I also own a Fujifilm Finepix S5700 and a Uniden UDC-7M and this has provided me with the best results of the lot. The only problem I have had with it is automotive photography as it seems to glare too much and I have been forced to use my S5700 instead, apart from that I am loving the macro mode and the white balance works perfectly for my lifestyle.

  • 5.0 out of 5
first-time owner of a digital camera (STEPHANIE — 09/11/2007)

i love the camera..takes crisp pictures. i would reccomend this camera to anyone. easy to use..i always read manuals on my electronics didn't have to on this one.

  • 4.0 out of 5
Nice point and shoot (BArl — 09/08/2007)

Sofar i love this little guy.... Only poor pics were from indoor shoot where i should have forced the flash..DOH

I am having trouble retrieving the last few pics i took using a card reader..they look fine when viewed from the camera but do not open when placed on my HD....


  • 5.0 out of 5
Nice little camera (vintagegal — 08/29/2007)

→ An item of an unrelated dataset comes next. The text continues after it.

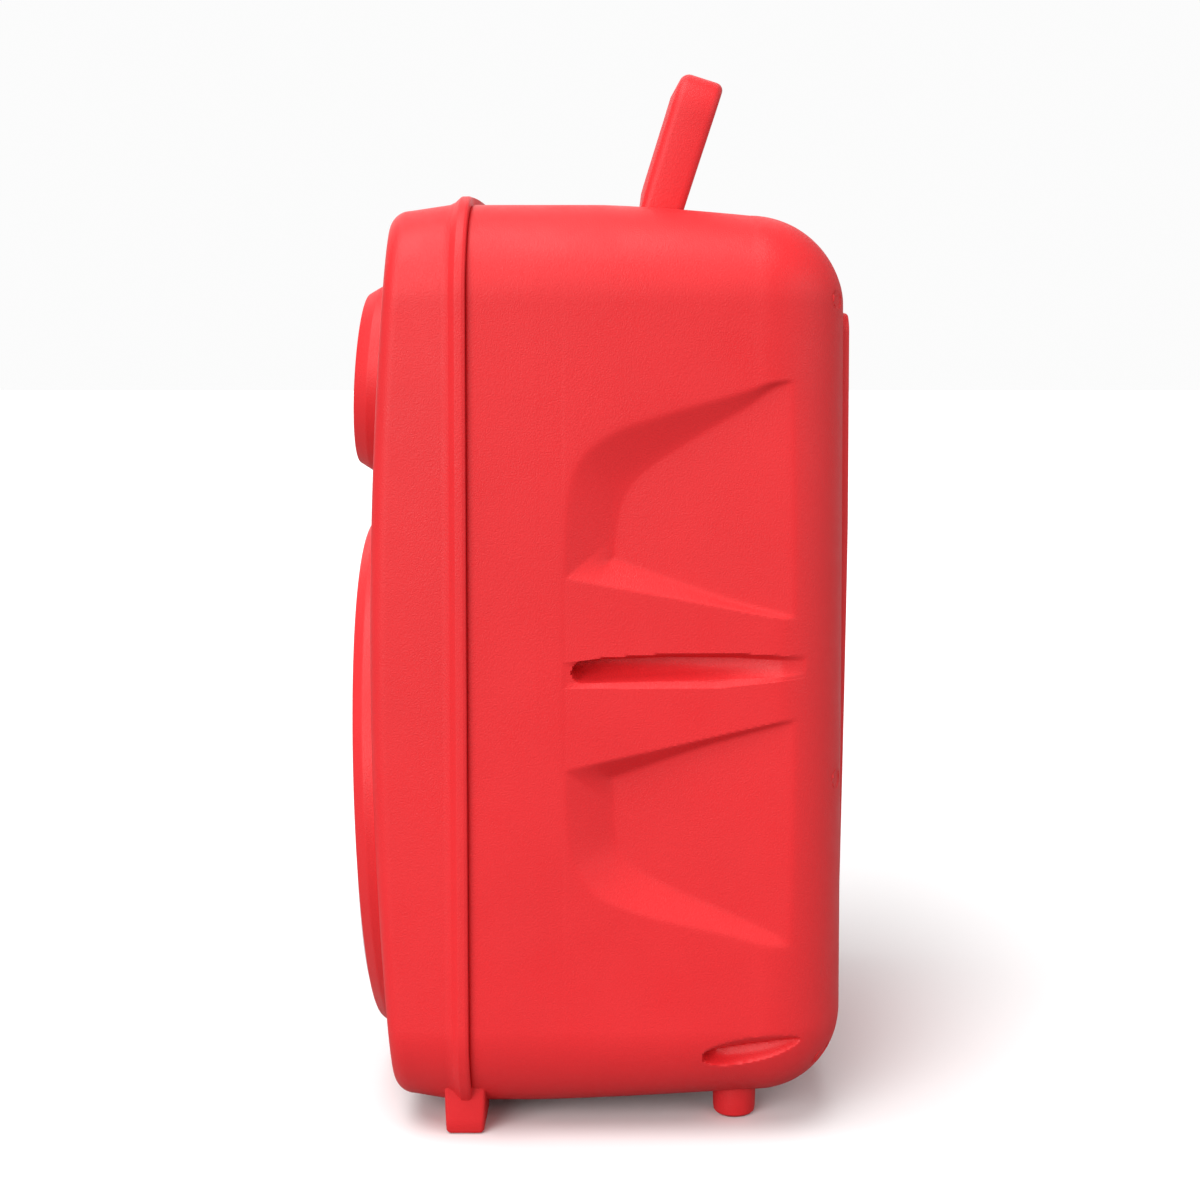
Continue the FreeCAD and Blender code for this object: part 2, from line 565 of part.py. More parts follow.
def knobs():
    for name, (x, z, radius) in KNOBS.items():
        root = f"{FACE} + 1"
        body = fuse(taper(radius, f"{radius} - 1", "knob_height", (x, root, z)),
                    rod(f"{radius} + 1", "1.5", (x, root, z)))
        grooves = [rod("0.9", "knob_height", (gx, f"{root} + 2.2", gz))
                   for gx, gz in knob_groove_places(x, z, radius)]
        pointer = block((f"{x} - 0.6", f"{root} + knob_height - 0.6", f"{z} + {radius} * 0.45"),
                        (f"{x} + 0.6", f"{root} + knob_height + 1", f"{z} + {radius}"))
        socket = rod("shaft_radius", "9", (x, root, z))
        subpart(cut(body, *grooves, pointer, socket), name)
        subpart(rod("shaft_radius", f"{root} + 8.9 - (board_y + 10.5)", (x, "board_y + 10.5", z)),
                name.replace("knob", "shaft"))
    pots = []
    for x, z, _ in KNOBS.values():
        can = block((f"{x} - 6", "board_y + board_thickness", f"{z} - 6"), (f"{x} + 6", "board_y + 14", f"{z} + 6"))
        pots.append(cut(can, rod("shaft_radius + shaft_clearance", "6", (x, "board_y + 10.4", z))))
    subpart(group(*pots), "potentiometers")


def knob_groove_places(x, z, radius, count=16):
    return [(f"{x} + {radius} * cos({360 * i / count + 11})", f"{z} + {radius} * sin({360 * i / count + 11})")
            for i in range(count)]


def buttons():
    for name, x in BUTTONS.items():
        cap = rod("button_radius", "5.1", (x, "panel_floor - 0.3", BUTTON_Z))
        flange = rod("button_radius + 1", "1.1", (x, "panel_floor - 1.2", BUTTON_Z))
        stem = rod("1.8", "5.4", (x, "panel_floor - 6.5", BUTTON_Z))
        subpart(fuse(cap, flange, stem), name)
    switches = [fuse(block((f"{x} - 3", "board_y + board_thickness", f"{BUTTON_Z} - 3"),
                           (f"{x} + 3", "board_y + 7.5", f"{BUTTON_Z} + 3")),
                     rod("1.7", "2", (x, "board_y + 7.5", BUTTON_Z))) for x in BUTTONS.values()]
    subpart(group(*switches), "button_switches")


def power_switch():
    rim = block(("-77", FACE, "161.5"), ("-57", f"{FACE} + 1.6", "190.5"))
    sleeve = block(("-75.2", "panel_floor - 12", "163.3"), ("-58.8", FACE, "188.7"))
    mouth = block(("rocker_x - rocker_half_width - 0.5", "panel_floor - 9", "rocker_z - rocker_half_height - 0.7"),
                  ("rocker_x + rocker_half_width + 0.5", f"{FACE} + 3", "rocker_z + rocker_half_height + 0.7"))
    pin_bores = rod("rocker_pin_radius + rocker_pin_clearance", "rocker_half_width * 2 + 3.4",
                    ("rocker_x - rocker_half_width - 1.7", f"{FACE} - 1", "rocker_z"), "x")
    subpart(cut(fuse(rim, sleeve), mouth, pin_bores), "rocker_bezel")
    rocker = new_body((0, 0, 0))
    sketch = sketch_on(rocker, "YZ_Plane")
    half = "rocker_half_height - 0.9"
    outline(sketch, [("-4.5", "-3"), ("-4.5", "3"), ("2.6", half), ("4.6", half), ("2.6", "0"), ("4.6", f"-({half})"),
                     ("2.6", f"-({half})")])
    pad = rocker.newObject("PartDesign::Pad", "pad")
    pad.Profile = sketch
    pad.SideType = "Symmetric"
    bind(pad, "Length", "rocker_half_width * 2")
    rocker.Placement = FreeCAD.Placement(V(0, 0, 0), FreeCAD.Rotation(V(1, 0, 0), 10))
    place(rocker, ("rocker_x", f"{FACE} - 1", "rocker_z"))
    pins = rod("rocker_pin_radius", "rocker_half_width * 2 + 2.8",
               ("rocker_x - rocker_half_width - 1.4", f"{FACE} - 1", "rocker_z"), "x")
    subpart(fuse(rocker, pins), "power_rocker")


def sockets():
    face = FACE
    board = "board_y + board_thickness"
    behind = "panel_floor - 0.2"
    shell = block(("-46.5", board, "168.3"), ("-33.5", f"{face} + 0.4", "175.3"))
    subpart(fuse(cut(shell, block(("-45.9", f"{board} + 4", "168.9"), ("-34.1", f"{face} + 1", "174.7"))),
                 block(("-45.4", f"{board} + 3.5", "172.2"), ("-34.6", f"{face} - 1.5", "174.2"))), "usb_socket")
    card = block(("-27.7", board, "170.3"), ("-12.3", f"{face} + 0.2", "173.1"))
    subpart(cut(card, block(("-26", f"{board} + 1", "170.9"), ("-14", f"{face} + 1", "172.5"))), "card_socket")
    aux_body = fuse(rod("aux_radius", "4", ("aux_x", behind, "socket_z")),
                    block(("aux_x - 4.5", board, "socket_z - 4.5"), ("aux_x + 4.5", behind, "socket_z + 4.5")))
    subpart(cut(aux_body, rod("aux_bore", "20", ("aux_x", "panel_floor - 11", "socket_z"))), "aux_jack")
    microphone_body = fuse(rod("microphone_radius", "7", ("microphone_x", behind, "socket_z")),
                           block(("microphone_x - 8", board, "socket_z - 8"),
                                 ("microphone_x + 8", behind, "socket_z + 8")))
    microphone_bore = rod("microphone_bore", "30", ("microphone_x", "panel_floor - 14", "socket_z"))
    subpart(cut(microphone_body, microphone_bore), "microphone_jack")
    hexagon = [(f"8.2 * cos({60 * i})", f"8.2 * sin({60 * i})") for i in range(6)]
    nut = padded("XZ_Plane", hexagon, "2.4", at=("microphone_x", FACE, "socket_z"))
    nut_hole = rod("microphone_radius", "10", ("microphone_x", face, "socket_z"))
    subpart(cut(nut, nut_hole), "microphone_nut")
    inlet_body = fuse(rod("inlet_radius", "3.8", ("inlet_x", behind, "socket_z")),
                      block(("inlet_x - 6.5", board, "socket_z - 6"), ("inlet_x + 6.5", behind, "socket_z + 6")))
    inlet = cut(inlet_body, rod("inlet_bore", "30", ("inlet_x", "panel_floor - 11", "socket_z")))
    subpart(fuse(inlet, rod("inlet_pin", "10", ("inlet_x", "panel_floor - 11.5", "socket_z"))), "charging_inlet")
    lamp_tip = ball("lamp_radius", ("lamp_x", f"{FACE} + 1.5", "socket_z"))
    subpart(fuse(rod("lamp_radius", "5.5", ("lamp_x", "panel_floor - 1", "socket_z")), lamp_tip), "charging_lamp")


def inside():
    low = ("-76", "board_y", "163")
    subpart(block(low, ("76", "board_y + board_thickness", "269")), "control_board")
    base = block(("-30", "board_y - 6", "185"), ("30", "board_y - 0.1", "215"))
    fins = [block((f"{x}", "board_y - 26", "185"), (f"{x} + 2", "board_y - 5", "215")) for x in range(-30, 30, 6)]
    subpart(fuse(base, *fins), "heat_sink")
    floor = "cabinet_bottom + wall"
    half = "battery_half_width"
    subpart(block((f"-{half}", "battery_front", f"{floor} + 0.3"), (half, "battery_back", "battery_top")),
            "battery_pack")
    strap = cut(block((f"-{half} - 21", "33", floor), (f"{half} + 21", "53", "battery_top + 3")),
                block((f"-{half} - 0.5", "30", "0"), (f"{half} + 0.5", "60", "battery_top + 0.4")),
                block((f"-{half} - 25", "30", f"{floor} + 3"), (f"-{half} - 3.5", "60", "70")),
                block((f"{half} + 3.5", "30", f"{floor} + 3"), (f"{half} + 25", "60", "70")))
    subpart(strap, "battery_bracket")


def check_and_write():
    doc.recompute()
    failed = [item.Name for item in doc.Objects if "Invalid" in item.State or "Error" in item.State]
    if failed:
        raise SystemExit(f"failed objects: {failed}")
    for item in subparts:
        if item.Shape.isNull() or not item.Shape.isValid() or not item.Shape.Solids:
            raise SystemExit(f"{item.Label} has no valid shape")
    os.makedirs("parts", exist_ok=True)
    for item in subparts:
        item.Shape.exportStep(f"parts/{item.Label}.step")
        print(item.Label, len(item.Shape.Solids), round(item.Shape.Volume))


front_shell()
rear_shell()
shell_gasket()
case_screws()
woofer()
tweeter()
handle()
feet()
panel()
knobs()
buttons()
power_switch()
sockets()
inside()
check_and_write()
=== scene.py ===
import math

import bmesh
import bpy
import numpy as np
from mathutils import Euler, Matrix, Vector


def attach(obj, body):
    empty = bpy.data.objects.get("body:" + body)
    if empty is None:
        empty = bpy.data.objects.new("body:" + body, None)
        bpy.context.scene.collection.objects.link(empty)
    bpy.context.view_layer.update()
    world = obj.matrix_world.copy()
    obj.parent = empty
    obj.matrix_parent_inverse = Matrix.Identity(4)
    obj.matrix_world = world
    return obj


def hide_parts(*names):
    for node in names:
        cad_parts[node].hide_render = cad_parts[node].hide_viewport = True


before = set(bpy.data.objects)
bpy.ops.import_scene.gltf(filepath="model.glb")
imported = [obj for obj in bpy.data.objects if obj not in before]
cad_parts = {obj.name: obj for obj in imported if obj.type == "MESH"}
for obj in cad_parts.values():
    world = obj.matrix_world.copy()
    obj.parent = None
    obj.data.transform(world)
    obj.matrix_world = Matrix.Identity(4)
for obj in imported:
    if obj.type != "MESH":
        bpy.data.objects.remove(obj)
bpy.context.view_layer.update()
MM = 0.001

# Lengths below are in millimetres in the frame of the CAD model: the front faces -Y, X is across, Z is up.
HALF_WIDTH = 125.0
BOTTOM, TOP = 6.0, 366.0
MIDDLE = (BOTTOM + TOP) / 2
CORNER = 40.0
PARTING = -47.5
BACK = 99.0
PLATEAU = 101.9
FRONT_APEX = -92.0
WOOFER_Z, TWEETER_Z = 124, 297
FLANK_FRONT = -10.2          # where the sculpture of the flank begins
PANEL_BOX = (84, 154, 276, 5)    # half width, low, high and corner radius of the control panel's opening
PANEL_FACE = 90.0
BUTTON_TOP = 91.8
BUTTON_Z = 238


# ---------------------------------------------------------------- camera, light, floor

def make_camera():
    pitch_down = 3.326
    camera = bpy.data.cameras.new("camera")
    camera.sensor_width = 36
    camera.lens = 55.34
    camera.shift_x = -0.0253
    camera.shift_y = -0.1
    spot = bpy.data.objects.new("camera", camera)
    spot.location = (0.82324, 0.0149, 0.29953)
    spot.rotation_euler = Euler((math.radians(90 - pitch_down), 0, math.radians(90)))
    bpy.context.scene.collection.objects.link(spot)
    bpy.context.scene.camera = spot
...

I have had a Fuji A200 (with no zoom and only 2MP) for about 4 years. I was so satisfied with the Fuji product that when time came to buy a new camera - a Parisian vacation to celebrate my birthday - I looked at Nikon and Cannon but ultimately went back to Fuji. The A800 is rated higher on this site, but I can't think why. The 820 has all the same features plus a better zoom. Already having a Fuji, it was an easy transition from that to this. I do miss having a viewfinder on camera for those sunny shots, but the LCD does its best to be visable and overall that's a minor quibble. Buy rechargable Ray-O-Vac dual batteries for longest battery life and enjoy!